#### Material supplied

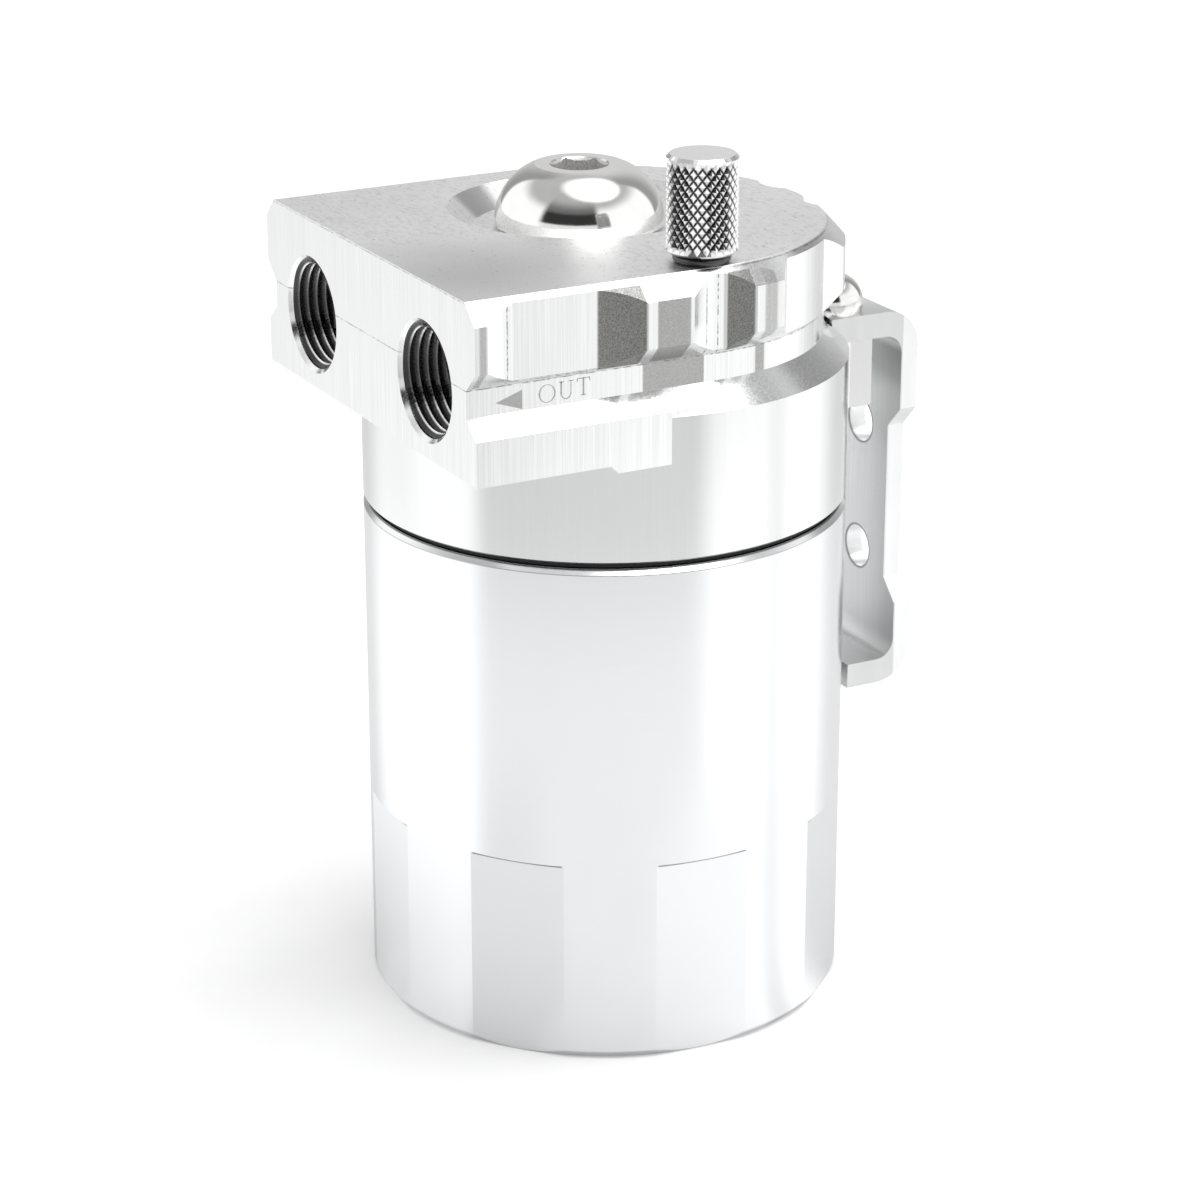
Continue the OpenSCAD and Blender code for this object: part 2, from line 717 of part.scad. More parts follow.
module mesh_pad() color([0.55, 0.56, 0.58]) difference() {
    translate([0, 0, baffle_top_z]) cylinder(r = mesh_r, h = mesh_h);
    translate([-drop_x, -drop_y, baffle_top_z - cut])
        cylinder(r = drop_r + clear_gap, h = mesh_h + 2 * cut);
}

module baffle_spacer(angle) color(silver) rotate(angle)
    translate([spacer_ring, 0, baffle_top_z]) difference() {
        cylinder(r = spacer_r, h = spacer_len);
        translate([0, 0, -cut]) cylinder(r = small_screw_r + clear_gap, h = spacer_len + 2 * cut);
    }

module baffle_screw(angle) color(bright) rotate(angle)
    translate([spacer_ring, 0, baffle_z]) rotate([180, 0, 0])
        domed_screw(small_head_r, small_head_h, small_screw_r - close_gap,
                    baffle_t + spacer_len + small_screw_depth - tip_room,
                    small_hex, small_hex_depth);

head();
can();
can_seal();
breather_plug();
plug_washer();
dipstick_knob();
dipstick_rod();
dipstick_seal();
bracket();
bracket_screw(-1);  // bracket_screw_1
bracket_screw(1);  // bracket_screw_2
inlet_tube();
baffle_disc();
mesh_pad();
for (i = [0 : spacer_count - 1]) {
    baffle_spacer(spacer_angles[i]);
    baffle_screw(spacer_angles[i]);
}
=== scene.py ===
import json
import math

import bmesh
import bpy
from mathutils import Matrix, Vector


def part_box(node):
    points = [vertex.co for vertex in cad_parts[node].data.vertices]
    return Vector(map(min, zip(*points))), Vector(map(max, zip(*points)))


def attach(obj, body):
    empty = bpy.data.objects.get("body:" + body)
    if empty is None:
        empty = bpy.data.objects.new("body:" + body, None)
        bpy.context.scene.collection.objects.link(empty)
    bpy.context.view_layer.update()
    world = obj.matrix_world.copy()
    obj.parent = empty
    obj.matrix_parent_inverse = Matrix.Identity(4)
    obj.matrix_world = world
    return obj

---

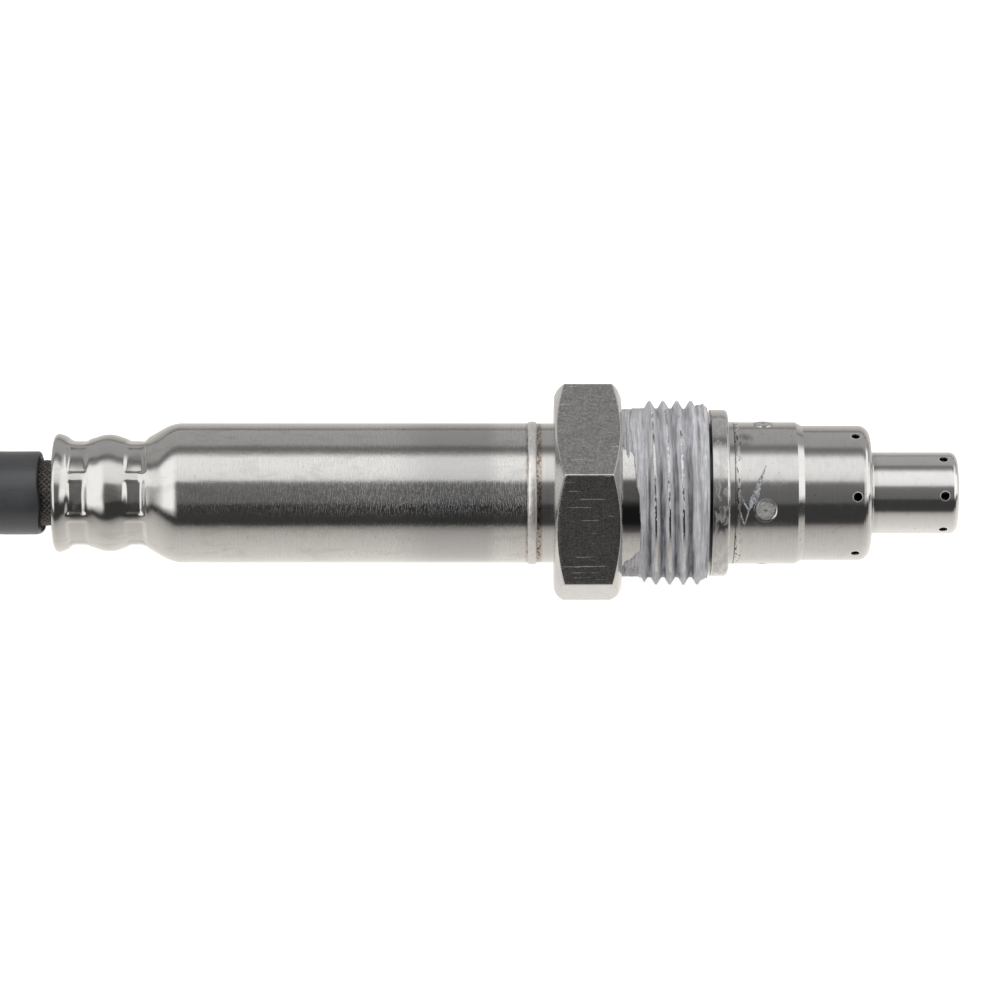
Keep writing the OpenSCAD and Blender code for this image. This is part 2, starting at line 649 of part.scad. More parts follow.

#### Short exercise
With the first line being the one containing "module baffle_screw(angle) color(bright)" and the last line the one containing "obj.matrix_world = world", transcribe exactly the lines above that fall in that range.

#### Problem solution
module baffle_screw(angle) color(bright) rotate(angle)
    translate([spacer_ring, 0, baffle_z]) rotate([180, 0, 0])
        domed_screw(small_head_r, small_head_h, small_screw_r - close_gap,
                    baffle_t + spacer_len + small_screw_depth - tip_room,
                    small_hex, small_hex_depth);

head();
can();
can_seal();
breather_plug();
plug_washer();
dipstick_knob();
dipstick_rod();
dipstick_seal();
bracket();
bracket_screw(-1);  // bracket_screw_1
bracket_screw(1);  // bracket_screw_2
inlet_tube();
baffle_disc();
mesh_pad();
for (i = [0 : spacer_count - 1]) {
    baffle_spacer(spacer_angles[i]);
    baffle_screw(spacer_angles[i]);
}
=== scene.py ===
import json
import math

import bmesh
import bpy
from mathutils import Matrix, Vector


def part_box(node):
    points = [vertex.co for vertex in cad_parts[node].data.vertices]
    return Vector(map(min, zip(*points))), Vector(map(max, zip(*points)))


def attach(obj, body):
    empty = bpy.data.objects.get("body:" + body)
    if empty is None:
        empty = bpy.data.objects.new("body:" + body, None)
        bpy.context.scene.collection.objects.link(empty)
    bpy.context.view_layer.update()
    world = obj.matrix_world.copy()
    obj.parent = empty
    obj.matrix_parent_inverse = Matrix.Identity(4)
    obj.matrix_world = world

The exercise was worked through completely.